▶ **Stated task**
Copy the data word for word, keeping every line.

▶ **Information supplied**
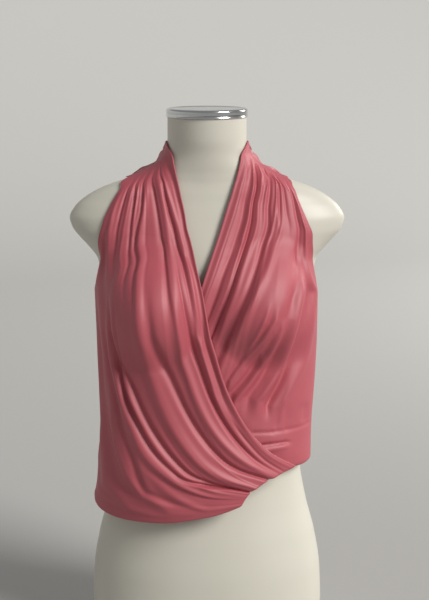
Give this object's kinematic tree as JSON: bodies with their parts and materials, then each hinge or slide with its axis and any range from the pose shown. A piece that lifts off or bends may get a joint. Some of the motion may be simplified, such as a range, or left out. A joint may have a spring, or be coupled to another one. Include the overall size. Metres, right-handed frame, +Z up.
{
  "type": "wrap blouse on a dress form",
  "caption": "Sleeveless wrap blouse in draped satin jersey, gathered at the shoulders, crossing at a deep V and swept to one side of the waist, on a limbless dress form with a metal neck cap.",
  "frame": {"origin": "Middle of the whole, at the level of the form's flat base.", "axes": "+Z is up along the body, -Y is the front of the blouse, +X is the wearer's left."},
  "size_m": [0.3844, 0.256, 0.7603],
  "materials": {
    "satin_jersey": "dusty rose satin jersey with a soft sheen",
    "cream_paint": "cream satin paint on fibreglass",
    "chromed_steel": "polished chrome"
  },
  "bodies": {
    "root": {"front_right": "satin_jersey", "front_left": "satin_jersey", "back_panel": "satin_jersey", "dress_form": "cream_paint", "neck_cap": "chromed_steel"}
  },
  "joints": []
}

▶ **Result for this task**
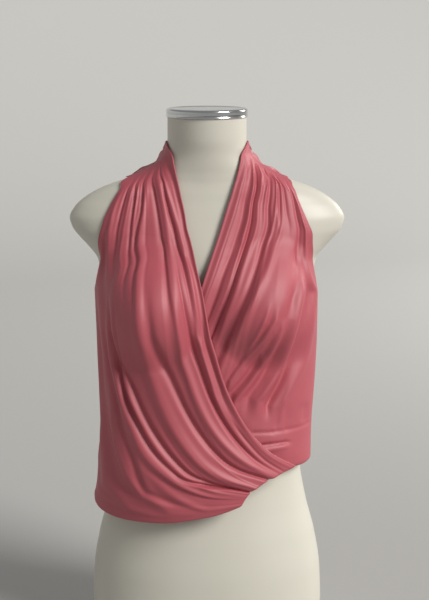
Give this object's kinematic tree as JSON: bodies with their parts and materials, then each hinge or slide with its axis and any range from the pose shown. A piece that lifts off or bends may get a joint. Some of the motion may be simplified, such as a range, or left out. A joint may have a spring, or be coupled to another one. Include the overall size. Metres, right-handed frame, +Z up.
{
  "type": "wrap blouse on a dress form",
  "caption": "Sleeveless wrap blouse in draped satin jersey, gathered at the shoulders, crossing at a deep V and swept to one side of the waist, on a limbless dress form with a metal neck cap.",
  "frame": {"origin": "Middle of the whole, at the level of the form's flat base.", "axes": "+Z is up along the body, -Y is the front of the blouse, +X is the wearer's left."},
  "size_m": [0.3844, 0.256, 0.7603],
  "materials": {
    "satin_jersey": "dusty rose satin jersey with a soft sheen",
    "cream_paint": "cream satin paint on fibreglass",
    "chromed_steel": "polished chrome"
  },
  "bodies": {
    "root": {"front_right": "satin_jersey", "front_left": "satin_jersey", "back_panel": "satin_jersey", "dress_form": "cream_paint", "neck_cap": "chromed_steel"}
  },
  "joints": []
}